**EXERCISE GOAL:** Could you copy every line from the material below in which "slide" appears?

□ □ □ □ □

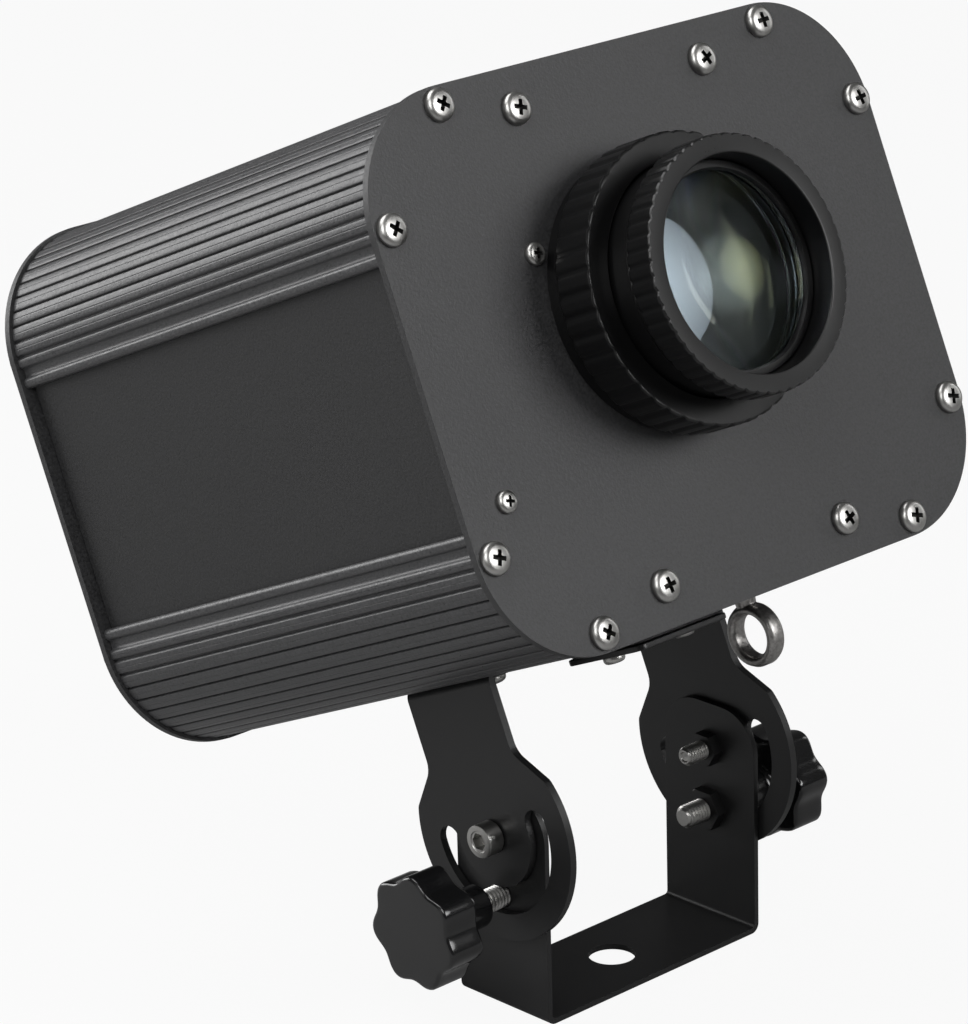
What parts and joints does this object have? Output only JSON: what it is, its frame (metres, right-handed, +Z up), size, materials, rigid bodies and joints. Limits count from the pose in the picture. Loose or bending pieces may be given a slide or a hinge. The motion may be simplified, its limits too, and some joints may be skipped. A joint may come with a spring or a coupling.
{
  "type": "color changer spotlight",
  "caption": "Small projector spotlight with a ribbed housing, a focusing lens and a motor-driven colour wheel, tilting on a slotted hanger and a steel yoke with clamp knobs.",
  "frame": {"origin": "centre of the bolt hole on the underside of the yoke's base", "axes": "+Z up, from the yoke's base to the lamp; the lamp looks along -Y and is tilted up by 23.5 degrees; +X is the right-hand side of someone facing its lens"},
  "size_m": [0.165, 0.2036, 0.2369],
  "materials": {
    "yoke": "satin black powder coat on steel sheet",
    "hanger": "satin black powder coat on steel sheet",
    "pivot_screws": "bright nickel-plated steel",
    "hanger_screws": "bright nickel-plated steel",
    "knobs": "glossy black plastic",
    "studs": "plated steel thread",
    "ribbed_shells": "satin dark grey coating on ribbed aluminium",
    "side_panels": "satin dark grey powder coat",
    "end_plates": "fine dark grey powder coat",
    "plate_screws": "bright nickel-plated steel",
    "service_cover": "satin dark grey powder coat",
    "service_gasket": "black rubber",
    "safety_eye": "cast steel, zinc plated",
    "gland": "black nylon",
    "lens_metal": "black anodised aluminium",
    "lens_glass": "coated glass",
    "gear_motor": "zinc-plated steel can",
    "pinion": "white nylon on a steel shaft",
    "colour_wheel": "bare sheet",
    "wheel_hub": "black nylon",
    "filter_red": "dichroic glass",
    "filter_amber": "dichroic glass",
    "filter_green": "dichroic glass",
    "filter_cyan": "dichroic glass",
    "filter_blue": "dichroic glass",
    "filter_magenta": "dichroic glass",
    "optics_frame": "matt black",
    "gate_ring": "black anodised",
    "condenser_holder": "black heat-resistant plastic",
    "led_board": "white solder mask, yellow emitter",
    "heat_sink": "natural extrusion",
    "driver_box": "grey plastic case",
    "control_board": "green laminate"
  },
  "bodies": {
    "yoke": {"yoke": "yoke", "left_pivot_screw": "pivot_screws", "right_pivot_screw": "pivot_screws"},
    "lock_ring": {"lock_ring": "lens_metal"},
    "lens_cell": {"front_lens": "lens_glass", "lens_retainer": "lens_metal", "rear_lens": "lens_glass"},
    "focus_barrel": {"focus_barrel": "lens_metal"},
    "colour_wheel": {"colour_wheel": "colour_wheel", "wheel_hub": "wheel_hub", "filter_red": "filter_red", "filter_amber": "filter_amber", "filter_green": "filter_green", "filter_cyan": "filter_cyan", "filter_blue": "filter_blue", "filter_magenta": "filter_magenta"},
    "pinion": {"motor_pinion": "pinion"},
    "left_stud": {"left_stud": "studs"},
    "left_knob": {"left_knob": "knobs"},
    "right_stud": {"right_stud": "studs"},
    "right_knob": {"right_knob": "knobs"},
    "head": {"hanger": "hanger", "left_hanger_screw": "hanger_screws", "right_hanger_screw": "hanger_screws", "top_shell": "ribbed_shells", "bottom_shell": "ribbed_shells", "left_panel": "side_panels", "right_panel": "side_panels", "front_plate": "end_plates", "rear_plate": "end_plates", "front_screw_01": "plate_screws", "front_screw_02": "plate_screws", "front_screw_03": "plate_screws", "front_screw_04": "plate_screws", "front_screw_05": "plate_screws", "front_screw_06": "plate_screws", "front_screw_07": "plate_screws", "front_screw_08": "plate_screws", "front_screw_09": "plate_screws", "front_screw_10": "plate_screws", "front_screw_11": "plate_screws", "front_screw_12": "plate_screws", "motor_screw_1": "plate_screws", "motor_screw_2": "plate_screws", "service_cover": "service_cover", "service_gasket": "service_gasket", "safety_eye": "safety_eye", "gland_body": "gland", "gland_cap": "gland", "lens_mount": "lens_metal", "condenser_lens": "lens_glass", "gear_motor": "gear_motor", "wheel_spindle": "wheel_hub", "optics_frame": "optics_frame", "gate_ring": "gate_ring", "condenser_holder": "condenser_holder", "led_board": "led_board", "heat_sink": "heat_sink", "driver_box": "driver_box", "control_board": "control_board"}
  },
  "joints": [
    {"name": "tilt", "type": "hinge", "parent": "yoke", "child": "head", "pos_m": [0, 0, 0.047], "axis": [1, 0, 0], "range_deg": [-66.5, 113.5]},
    {"name": "lock_ring_turn", "type": "hinge", "parent": "head", "child": "lock_ring", "pos_m": [-0.0062, -0.03333, 0.18602], "axis": [0, -0.9171, 0.3987], "range_deg": [0, 90]},
    {"name": "focus_travel", "type": "slide", "parent": "head", "child": "lens_cell", "axis": [0, -0.9171, 0.3987], "range_m": [-0.00401, 0.00401]},
    {"name": "focus_turn", "type": "hinge", "parent": "lens_cell", "child": "focus_barrel", "pos_m": [-0.0062, -0.03333, 0.18602], "axis": [0, -0.9171, 0.3987], "range_deg": [-240, 240]},
    {"name": "wheel_spin", "type": "hinge", "parent": "head", "child": "colour_wheel", "pos_m": [0.01, -0.00398, 0.15069], "axis": [0, -0.9171, 0.3987], "continuous": true},
    {"name": "pinion_spin", "type": "hinge", "parent": "head", "child": "pinion", "pos_m": [-0.04554, -0.00143, 0.15657], "axis": [0, -0.9171, 0.3987], "continuous": true},
    {"name": "left_clamp_travel", "type": "slide", "parent": "yoke", "child": "left_stud", "axis": [1, 0, 0], "range_m": [-0.00301, 0.00521]},
    {"name": "left_knob_turn", "type": "hinge", "parent": "left_stud", "child": "left_knob", "pos_m": [-0.06, 0, 0.0305], "axis": [1, 0, 0], "range_deg": [-1080, 1872]},
    {"name": "right_clamp_travel", "type": "slide", "parent": "yoke", "child": "right_stud", "axis": [1, 0, 0], "range_m": [-0.00291, 0.00501]},
    {"name": "right_knob_turn", "type": "hinge", "parent": "right_stud", "child": "right_knob", "pos_m": [0.06, 0, 0.0305], "axis": [1, 0, 0], "range_deg": [-1044, 1800]}
  ],
  "couplings": [
    {"joint": "focus_travel", "follows": "focus_turn", "m_per_rad": 0.00095493},
    {"joint": "pinion_spin", "follows": "wheel_spin", "ratio": -3},
    {"joint": "left_clamp_travel", "follows": "left_knob_turn", "m_per_rad": 0.00015915},
    {"joint": "right_clamp_travel", "follows": "right_knob_turn", "m_per_rad": 0.00015915}
  ]
}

□ □ □ □ □

**RESPONSE:**
What parts and joints does this object have? Output only JSON: what it is, its frame (metres, right-handed, +Z up), size, materials, rigid bodies and joints. Limits count from the pose in the picture. Loose or bending pieces may be given a slide or a hinge. The motion may be simplified, its limits too, and some joints may be skipped. A joint may come with a spring or a coupling.
    {"name": "focus_travel", "type": "slide", "parent": "head", "child": "lens_cell", "axis": [0, -0.9171, 0.3987], "range_m": [-0.00401, 0.00401]},
    {"name": "left_clamp_travel", "type": "slide", "parent": "yoke", "child": "left_stud", "axis": [1, 0, 0], "range_m": [-0.00301, 0.00521]},
    {"name": "right_clamp_travel", "type": "slide", "parent": "yoke", "child": "right_stud", "axis": [1, 0, 0], "range_m": [-0.00291, 0.00501]},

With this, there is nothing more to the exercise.